Seperti diketahui, di sidang Pengadilan Negeri Jakarta Selatan, Kamis kemarin, jaksa mengungkapkan bahwa Bahasjim memiliki rekening senilai Rp932 miliar. Jumlah itu ditambah dengan uang dari tindak pencucian uang senilai Rp460 miliar. Total duit Bahasyim diprediksi berkisar Rp1,3 triliun.
“Kalau jumlahnya sampai segitu, sangat surprise. Seingat saya waktu itu ada Rp60-an miliar. Penanganan kasus Bahasjim hampir luput dari perhatian publik. Sejak penanganan kasus dilakukan oleh penyidik Polda Metro Jaya, publik tidak tahu, terkesan tertutup,” ujar aktivis ICW Firdaus Ilyas, Jumat (01/10).
Dikatakan Firdaus, hal yang lebih penting dilakukan yakni mengusut sumber dana Bahasyim. Sebab, pola atau modus operandi para pegawai pajak tidak jauh berbeda yakni menangani perkara pajak bermasalah.
“Kalau dari studi pola dengan kasus Gayus, kan sama. Suap, transfer, gratifikasi atau apalah namanya terhadap perkara pajak yang mereka tangani. Seperti Gayus, Bahasyim harus ditelusuri dari siapa uang itu berasal, siapa yang mentransfer,” ujar Firdaus.
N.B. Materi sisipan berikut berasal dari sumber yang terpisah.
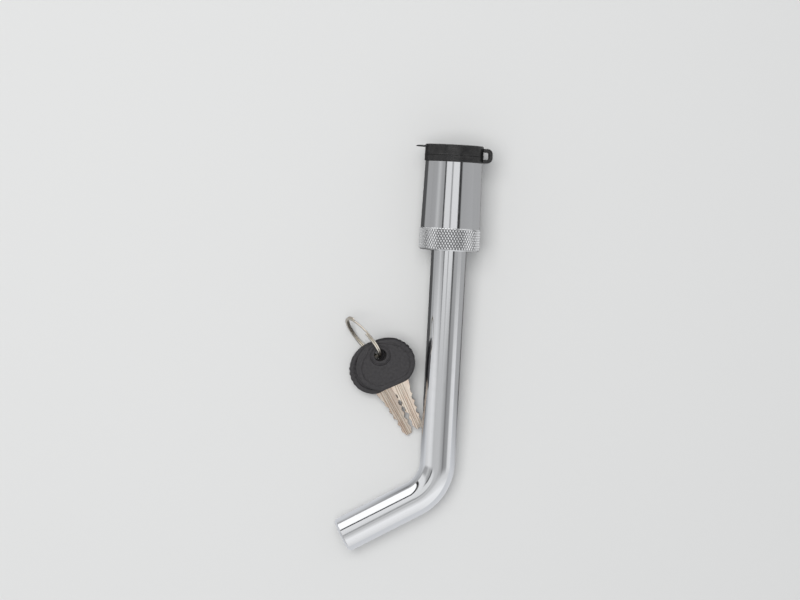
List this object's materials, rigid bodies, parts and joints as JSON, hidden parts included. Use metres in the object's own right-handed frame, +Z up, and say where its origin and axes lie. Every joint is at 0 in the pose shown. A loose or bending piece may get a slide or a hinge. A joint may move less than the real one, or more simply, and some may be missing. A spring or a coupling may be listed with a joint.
{
  "type": "hitch pin lock",
  "caption": "Bent chrome hitch pin with a keyed locking head that slides on over the pin's grooved end, a knurled collar, a hinged rubber dust cap and keys on a split ring.",
  "frame": {"origin": "on the pin's axis, in the middle of its usable straight length between the head's mouth and the bend", "axes": "+Y along the pin's axis towards the lock head, the bent leg lies in the XY plane towards -X and -Y, +Z up from the side the pin lies on"},
  "size_m": [0.0623, 0.1857, 0.0274],
  "materials": {
    "pin_chrome": "bright chrome plating over turned steel",
    "barrel_chrome": "bright chrome plating",
    "collar_chrome": "diamond-knurled chrome plating",
    "seal_rubber": "matt black rubber",
    "cap_rubber": "satin black moulded rubber",
    "bush_bronze": "sintered bronze",
    "inner_steel": "machined steel",
    "jaw_steel": "ground hardened steel",
    "spring_steel": "dark spring steel",
    "plug_brass": "machined brass",
    "shell_zinc": "die-cast zinc",
    "ring_nickel": "bright nickel-plated wire",
    "blade_nickel": "nickel-plated brass",
    "bow_plastic": "fine-textured black plastic"
  },
  "bodies": {
    "pin": {"bent_pin": "pin_chrome"},
    "seal": {"mouth_seal": "seal_rubber"},
    "head": {"lock_barrel": "barrel_chrome", "knurled_collar": "collar_chrome", "guide_bush": "bush_bronze", "jaw_carrier": "inner_steel", "carrier_dowel": "inner_steel", "cylinder_shell": "shell_zinc", "shell_dowel": "inner_steel", "cylinder_circlip": "spring_steel", "cap_band": "cap_rubber", "cap_strap": "cap_rubber"},
    "cap": {"cap_lid": "cap_rubber"},
    "plug": {"key_plug": "plug_brass", "cam_disc": "jaw_steel", "plug_clip": "spring_steel"},
    "wafer_set": {"wafers": "plug_brass", "wafer_springs": "spring_steel"},
    "jaw_right": {"locking_jaw_right": "jaw_steel", "jaw_pin_right": "jaw_steel"},
    "jaw_left": {"locking_jaw_left": "jaw_steel", "jaw_pin_left": "jaw_steel"},
    "ring": {"key_ring": "ring_nickel"},
    "key_front": {"key_blade_front": "blade_nickel", "key_bow_front": "bow_plastic"},
    "key_rear": {"key_blade_rear": "blade_nickel", "key_bow_rear": "bow_plastic"}
  },
  "joints": [
    {"name": "head_slide", "type": "slide", "parent": "pin", "child": "seal", "axis": [0, 1, 0], "range_m": [0, 0.064]},
    {"name": "head_swivel", "type": "hinge", "parent": "seal", "child": "head", "pos_m": [0, 0.0582, 0], "axis": [0, 1, 0], "continuous": true},
    {"name": "cap_hinge", "type": "hinge", "parent": "head", "child": "cap", "pos_m": [0.01625, 0.0912, 0], "axis": [0, 0, -1], "range_deg": [0, 150], "deforming": ["cap_strap"]},
    {"name": "plug_turn", "type": "hinge", "parent": "head", "child": "plug", "pos_m": [0, 0.0712, 0], "axis": [0, 1, 0], "range_deg": [0, 90]},
    {"name": "jaw_right_slide", "type": "slide", "parent": "head", "child": "jaw_right", "axis": [-1, 0, 0], "range_m": [0, 0.002]},
    {"name": "jaw_left_slide", "type": "slide", "parent": "head", "child": "jaw_left", "axis": [1, 0, 0], "range_m": [0, 0.002]},
    {"name": "wafer_slide", "type": "slide", "parent": "plug", "child": "wafer_set", "axis": [0, 0, -1], "range_m": [0, 0.0007], "deforming": ["wafer_springs"]},
    {"name": "keys_drag", "type": "slide", "parent": "pin", "child": "ring", "axis": [-0.9995, -0.0017, -0.031], "range_m": [0, 0.04]},
    {"name": "key_front_swing", "type": "hinge", "parent": "ring", "child": "key_front", "pos_m": [-0.02867, -0.0003, 0.00179], "axis": [-0.0866, 0.1805, -0.9798], "range_deg": [0, 75]},
    {"name": "key_rear_swing", "type": "hinge", "parent": "ring", "child": "key_rear", "pos_m": [-0.03132, -0.00193, -0.00612], "axis": [-0.0319, 0.0488, -0.9983], "range_deg": [0, 75]}
  ],
  "couplings": [
    {"joint": "jaw_right_slide", "follows": "plug_turn", "m_per_rad": 0.0012732},
    {"joint": "jaw_left_slide", "follows": "plug_turn", "m_per_rad": 0.0012732}
  ]
}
Dikatakannya lebih jauh, penegak hukum harus bisa menemukan penyumbang dana ke rekening Bahasjim tersebut. “Apakah dari perusahaan ataukah mafia pajak. Siapa sindikasi yang bermain disana, siapa saja. Apakah berasal dari bawahan, dari level terendah ataukah dari atasan yang menyangkut pejabat tinggi lain," jelas dia.
Dia menilai, fakta yang dibuka Jaksa dipersidangan kemarin masih sebatas kulit belaka. "Apa yang terjadi itu, yang dikuliti di publik hanya pucuknya saja, puncak gunung es saja. Ada yang jauh lebih besar," tambahnya.
Bahasyim terakhir menjabat sebagai Inspektur Bidang Kinerja Kelembagaan di Bappenas. Sebelumnya ia sempat menjabat Kepala Kantor Pajak Jakarta VII, Koja, Gambir dan Palmerah.
Kejahatannya mulai terendus oleh Pusat Pelaporan Analisis dan Transaksi Keuangan (PPATK) karena curiga dengan banyaknya nilai transfer pejabat pajak tersebut. PPATK pun melaporkan ke Mabes Polri tahun 2006, lalu dibawa ke Polda Metro Jaya.